A third Sportsmaster, also named Victor, appeared in JSA Classified #26 (July 2007) and #27 (August 2007) and was created by Frank Tieri and Matt Haley.

==Fictional character biography==
===Lawrence "Crusher" Crock===
The original Sportsmaster is a foe of the original Green Lantern as well as Wildcat. He was first known as Crusher Crock, a frustrated athlete who turns to a life of crime. He was a member of different incarnations of the Injustice Society. He teams up with (and later marries) the Golden Age villainess Huntress. They have a child named Artemis Crock, who became the third Tigress. In his later years he spent time behind bars but at least on one occasion was broken out of prison by his daughter - then a member of Injustice Unlimited.

In Final Crisis, Sportsmaster appears as one of General Immortus' followers. Immortus' latest recruit, the Human Flame, betrays him and kills Sportsmaster. Following his death, Sportsmaster's body is cloned by a secret organization called the Council to act as enforcers.

In The New 52 continuity reboot, Sportsmaster appears as a member of Leviathan.

===Victor Gover===
The second Sportsmaster is Victor Gover, an African-American football player who possessed "photographic reflexes". Blacklisted from professional sports after his metahuman abilities are exposed, Gover becomes a criminal and enemy of Manhunter. He later joins the Suicide Squad for one mission during War of the Gods.

Following the events of Zero Hour, the character of Victor Gover was radically altered. Victor (last name unrevealed) is a Caucasian athlete who lacks powers and turned to crime due to an addiction to gambling. Fighting Wildcat, Victor bets on himself as part of a betting parlor based on metahuman fights. Victor then battles a handicapped JSA, who are attempting to ensure the kidnapped Ma Hunkel's safety. After Wildcat frees Hunkel, the JSA quickly route him. Wildcat brutally beats Victor, forcing him to retire and attend Gamblers Anonymous.

===Sportsmen===
Sportsman is the name of two characters modeled after the original Sportsmaster.

The Earth-2 version, Marty Baxter, gained his powers from absorbing an anti-proton globe, which enhanced his physical attributes and allowed him to telekinetically manipulate various sports related implements. However, he turns to crime as a result of the globe's effect on the rational functions of his brain. The Smashing Sportsman battles several heroes, including Robin and Wildcat.
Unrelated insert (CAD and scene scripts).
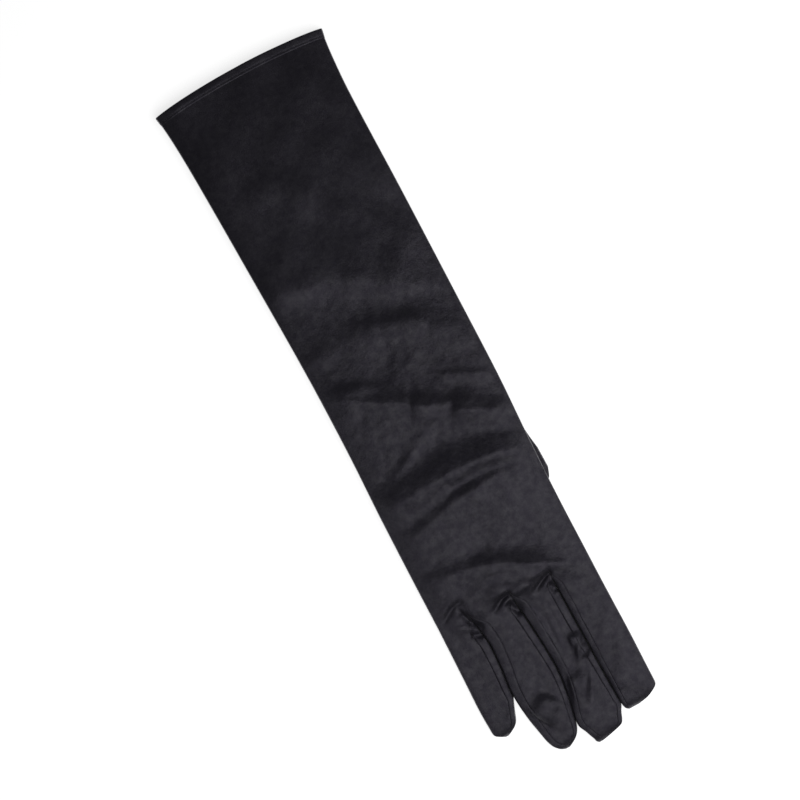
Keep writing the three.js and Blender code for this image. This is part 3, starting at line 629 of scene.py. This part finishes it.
def patch(f, y, part, shares):
    """One part of finger f's section for every y in a column of rows. shares runs from 0 to 1 round the
    part, in the sense: upper panel, right side, lower panel, left side. A panel runs straight across from
    seam to seam. A side is two quarters of an ellipse, one down from the upper panel to the widest point
    and one from there to the lower panel."""
    y = np.asarray(y, float)[:, None]
    b = borders(f, y)
    t = np.asarray(shares, float)[None, :]
    y = y + 0 * t
    inner_left, inner_right = b["left"] + b["left_bend"], b["right"] - b["right_bend"]
    spans = {
        "upper": (b["left_seam"], b["right_seam"], upper_patch),
        "upper_right": (b["right_seam"], inner_right, upper_patch),
        "upper_left": (inner_left, b["left_seam"], upper_patch),
        "lower": (b["right_low"], b["left_low"], lower_patch),
        "lower_right": (b["right"] - b["right_under"], b["right_low"], lower_patch),
        "lower_left": (b["left_low"], b["left"] + b["left_under"], lower_patch),
    }
    if part in spans:
        start, end, make = spans[part]
        return make(f, start + (end - start) * t, y, b)
    outward, turn = (1, math.pi * (0.5 - t)) if part == "right" else (-1, math.pi * (t - 0.5))
    edge, above, below = b[part], b[part + "_bend"], b[part + "_under"]
    outer = b["outer"] == part
    top = upper_patch(f, edge - outward * above + 0 * t, y, b)[..., 2]
    bottom = lower_patch(f, edge - outward * below + 0 * t, y, b)[..., 2]
    level = bottom + (top - bottom) * (EDGE_LEVEL if outer else 0.5)
    skew = 0 if outer else SIDE_SKEW * outward
    depth = np.where(turn > 0, above, below)
    height = np.where(turn > 0, top - level, level - bottom)
    x = edge - outward * depth * (1 - np.cos(turn - skew * np.cos(turn)))
    return np.stack([x, y - bow(x, y), level + height * np.sin(turn)], -1)


def near_ends(count, pull=0.55):
    """Shares from 0 to 1 that lie closer together near both ends: even steps less a sine wave."""
    t = np.linspace(0, 1, count + 1)
    return t - pull * np.sin(math.tau * t) / math.tau


# %% [markdown]
# ## From grids to a mesh
# One grid for the whole glove couldn't branch into fingers. So the mesh is sewn from panels, as the glove is:
# the patches of one piece share their border points, and merging points that coincide sews them together.

# %% Building a mesh from patches
SAME_PLACE = 0.000001  # metres within which two points are one


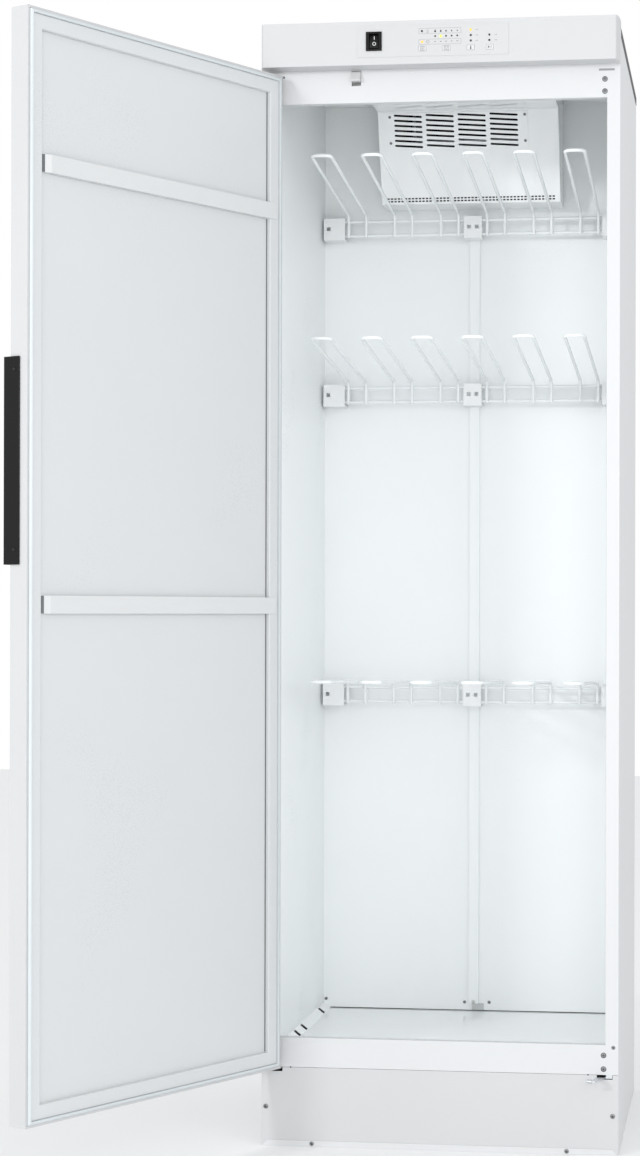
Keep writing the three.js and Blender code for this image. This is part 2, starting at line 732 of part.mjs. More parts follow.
function mainsGland() {
  const nut = bar([glandX, backWall, coverTop], [glandX, backWall, coverTop + glandHeight], glandRadius, 6);
  const bore = bar([glandX, backWall, coverTop - 1], [glandX, backWall, coverTop + glandHeight + 1], 4.5);
  return nut.subtract(bore);
}

function airSystem() {
  add('fan_housing', fanHousing(), enamel);
  add('intake_grille', intakeGrille(), enamel);
  add('blower_impeller', impeller(), black);
  add('fan_motor', fanMotor(), steel);
  add('heater_element', heater(), steel);
  add('exhaust_collar', exhaustCollar(), steel);
  add('mains_gland', mainsGland(), black);
}

// ---- Fascia and controls ----

// Plan of the fascia's front: its ends draw in towards the front on a quarter curve.
function fasciaPlan(inset) {
  const [wide, depth] = [half - inset, fasciaReach - inset];
  const steps = 8;
  const right = Array.from({ length: steps + 1 }, (_, i) => {
    const angle = (Math.PI / 2) * (i / steps);
    return [wide - fasciaTaper * (1 - Math.cos(angle)), front - depth * Math.sin(angle)];
  });
  return [...right, ...mirrorX(right).reverse()];
}

function fascia() {
  const lapBack = front + fasciaLap;
  const lapBottom = coverTop + coverGap;
  const w = fasciaWall;
  const outer = prism('z', fasciaPlan(0), fasciaBottom, fasciaTop)
    .add(block([-half, front - 1, lapBottom], [half, lapBack, fasciaTop]));
  const inner = prism('z', fasciaPlan(w), fasciaBottom + w, fasciaTop - w)
    .add(block([-half + w, front - 2, fasciaBottom + w], [half - w, lapBack - w, fasciaTop - w]));
  return outer.subtract(inner).subtract(join([...keyHoles(keyWidth + 1, keyHeight + 1), switchHole(2)]));
}

function keyHoles(width, height) {
  return keyXs.map((x) => block([x - width / 2, labelFront - 5, keyZ - height / 2],
    [x + width / 2, fasciaFront + fasciaWall + 1, keyZ + height / 2]));
}

function switchHole(margin) {
  const [w, h] = [bezelWidth / 2 - margin, bezelHeight / 2 - margin];
  return block([switchX - w, labelFront - 5, switchZ - h],
    [switchX + w, fasciaFront + fasciaWall + 1, switchZ + h]);
}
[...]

The Earth-1 version is Martin Mantle Jr., an athlete whose father forced him to undergo unsafe enhancement treatments. As an adult, Mantle becomes a champion athlete, only to learn his father's procedure altered his body in a way that would eventually kill him. As the Sportsman, he briefly becomes a criminal with Olympian-level physical attributes and specialized equipment of his own design. Mantle battles Batman, who allows him to "win" once he learns that Mantle is dying.

==Powers and abilities==
Crock uses sporting-themed weapons such as exploding baseballs, flying bases, rocket baseball bats, knockout basketballs, lacrosse snare nets, exploding hockey pucks. Their outfits generally included a baseball cap, catcher's mask, padded jersey, catcher's chestguard, football-style pants, and cleats.

Each of the Sportsmasters and Sportsmen had superb physical attributes on par with Olympic athletes in their prime. As noted above, Victor Gover also had "photographic reflexes".

==Other versions==
An alternate timeline version of Sportsmaster appears in Flashpoint. This version was incarcerated in Doom prison. He attempts to escape during a prison break, only to be killed by Eel O'Brian.

==In other media==
===Television===
- A character based on Sportsmaster named Sportsman appears in the Justice League episode "Legends", voiced by Michael McKean. He is a supervillain from an alternate universe and member of the Injustice Guild.
- The Lawrence "Crusher" Crock incarnation of Sportsmaster makes non-speaking appearances in Justice League Unlimited. This version is a member of Gorilla Grodd's Secret Society.
- The Lawrence "Crusher" Crock incarnation of Sportsmaster appears in Batman: The Brave and the Bold, voiced by Thomas F. Wilson.
- The Lawrence "Crusher" Crock incarnation of Sportsmaster appears in Young Justice, voiced by Nick Chinlund. This version is the ex-husband of the Huntress, with whom he has two daughters, Artemis Crock and Cheshire. Additionally, he is a former member of Ra's al Ghul's League of Shadows who became the top assassin and enforcer of the Light before he is eventually replaced by Deathstroke.
- The Lawrence "Crusher" Crock incarnation of Sportsmaster appears in Stargirl, portrayed by Neil Hopkins. This version is a member of the Injustice Society of America (ISA) who is later killed by Icicle.

===Film===
The Batman: The Brave and the Bold incarnation of Sportsmaster makes a non-speaking cameo appearance in Scooby-Doo! & Batman: The Brave and the Bold.

===Video games===
- The Lawrence "Crusher" Crock incarnation of Sportsmaster appears as a character summon in Scribblenauts Unmasked: A DC Comics Adventure.
- The Young Justice incarnation of Lawrence "Crusher" Crock / Sportsmaster appears as a boss in Young Justice: Legacy, voiced again by Nick Chinlund.